Homicides up 50 percent in Bibb County with a dozen killings in 2017 unsolved
There were 50 percent more homicides in Bibb County this year than in 2016.
The death toll reached 30 the morning of Dec. 21, when the body of 21-year-old Neil Patel was found in the woods near the Bloomfield Recreation Center.
“God help us,” Bibb County Coroner Leon Jones said, breaking the news to a group of reporters behind the crime scene tape that was stretched across Lions Place at Southview Drive.
“If we ever need prayer, we need it now,” he said. “This is 30. And this is Macon, you know. This ain’t Cobb County, Fulton County, DeKalb.”
There were only 13 homicides in 2014, which was the first year of the consolidated Macon-Bibb County government. Twenty people were slain here in 2016 and 28 in 2015.
Up until the afternoon of May 9, when there were 69 total killings since consolidation, only five of them remained unsolved. That was the day the manager of First Neighborhood apartments went to check on Vivian Puente-Napoles. Neighbors had not seen her in a week.
The 63-year-old was found with her neck cut in a bloody scene inside her east Macon apartment.
The killing is one of a dozen homicides in 2017 that remained unsolved near the year's end.
“We’re circling the wagons on some folks on a lot of them,” Sheriff David Davis told The Telegraph recently. “Each one of them has their elements of difficulty.”
Four people are charged with murder this year in the slayings of family members.
Tenita Shoats is charged with murder in the shooting death of her husband, Vernon Shoats Sr., inside their west Macon apartment Jan. 22. It was the county’s first homicide of the year.

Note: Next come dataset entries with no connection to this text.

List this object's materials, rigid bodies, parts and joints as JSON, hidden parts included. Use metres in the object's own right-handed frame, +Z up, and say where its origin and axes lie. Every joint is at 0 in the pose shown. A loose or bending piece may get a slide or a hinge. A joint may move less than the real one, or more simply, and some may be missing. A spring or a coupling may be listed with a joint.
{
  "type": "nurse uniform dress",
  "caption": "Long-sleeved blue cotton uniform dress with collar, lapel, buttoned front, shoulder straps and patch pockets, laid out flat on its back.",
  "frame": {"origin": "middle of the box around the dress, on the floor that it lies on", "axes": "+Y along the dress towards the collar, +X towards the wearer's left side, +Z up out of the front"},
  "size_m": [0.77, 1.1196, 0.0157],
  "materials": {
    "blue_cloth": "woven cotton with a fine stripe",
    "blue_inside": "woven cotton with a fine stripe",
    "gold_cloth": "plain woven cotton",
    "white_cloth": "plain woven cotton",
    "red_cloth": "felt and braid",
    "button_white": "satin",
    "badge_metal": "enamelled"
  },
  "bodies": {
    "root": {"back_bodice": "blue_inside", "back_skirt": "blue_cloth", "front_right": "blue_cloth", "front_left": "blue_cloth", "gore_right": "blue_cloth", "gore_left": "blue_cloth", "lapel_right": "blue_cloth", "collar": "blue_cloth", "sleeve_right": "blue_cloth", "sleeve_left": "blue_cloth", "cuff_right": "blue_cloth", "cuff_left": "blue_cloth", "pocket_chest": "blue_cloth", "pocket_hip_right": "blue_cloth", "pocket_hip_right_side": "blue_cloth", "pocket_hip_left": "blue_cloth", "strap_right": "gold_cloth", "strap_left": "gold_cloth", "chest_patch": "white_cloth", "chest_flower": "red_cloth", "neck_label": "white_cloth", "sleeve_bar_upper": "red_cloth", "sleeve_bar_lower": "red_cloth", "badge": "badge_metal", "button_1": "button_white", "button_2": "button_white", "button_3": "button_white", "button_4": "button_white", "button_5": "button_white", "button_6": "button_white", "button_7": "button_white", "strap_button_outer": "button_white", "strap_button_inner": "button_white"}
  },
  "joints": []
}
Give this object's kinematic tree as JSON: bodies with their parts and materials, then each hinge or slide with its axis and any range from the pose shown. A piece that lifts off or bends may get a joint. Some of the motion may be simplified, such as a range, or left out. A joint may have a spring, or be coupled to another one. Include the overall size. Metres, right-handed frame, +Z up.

Three others also would die at the hands of family members in Bibb County this year.
Oscar Freeman Jr. was shot and killed by his cousin, 55-year-old Robert Cummings, during an argument at a house on Pansy Avenue Feb. 4. On Mother's Day, May 14, 67-year-old Benny Bell Jr. shot and killed his 37-year-old daughter, Demetrice, and wounded his wife, Thelma, at their home on Lakeshore Avenue. Antwan Rutherford was shot and killed by his uncle, Darnell Stephens, in an argument at their house on John Kennedy Drive on Aug. 12.
Coincidentally, a father and son were slain just months apart from each other.
Emanuel Stroud Sr., 57, was reported missing in June, about a month before his body was found by tree trimmers on Clark Street July 13. He had been shot in the head. In September, Emanuel Stroud Jr. was among six who were shot by someone at Edwina and Walmar drives on Sept. 17. The 24-year-old died in the hospital.
Two killings are considered justifiable.
Gavin Williams stabbed his neighbor, Vivian Hughes, with a pitchfork at her home on Moncreif Road in Lizella. Williams was shot by a deputy after a SWAT standoff in which he ignored officers orders to stop. Chase Gillis, 16, was shot by a 23-year-old who told investigators Gillis had pointed a gun to his friend’s head when the three met to swap one night in July.
When asked if there was any common thread to some of the killings, the sheriff answered: guns. Guns were used to kill in all but two of the 30 homicides.
Eighteen of the victims were black men. Half of them were younger than 30. The youngest was Jayvon Sherman, the 16-year-old who was gunned down on the way to Central High School early one morning in October.
“You can say it’s a cultural situation, but I think it’s a culture of despair amongst certain individuals," the sheriff said. "They grow up in blighted communities. They grow up with not much educational opportunities, not much job opportunities. There’s like a festering level of, I guess, anxiety or anger that’s in a lot of people. It’s almost like having a constant toothache. "
The sheriff described 19-year-old Wesley Holt, who is charged with Sherman's killing, as someone who "probably has that proverbial toothache all the time."
Holt was convicted of burglary in 2015 and sentenced as a first offender.
Investigators have said Holt's motive for shooting Sherman was robbery.
"It doesn't take much for somebody to pop off," Davis said. "Then, you put a gun in their hands and it's just going to take it to another level."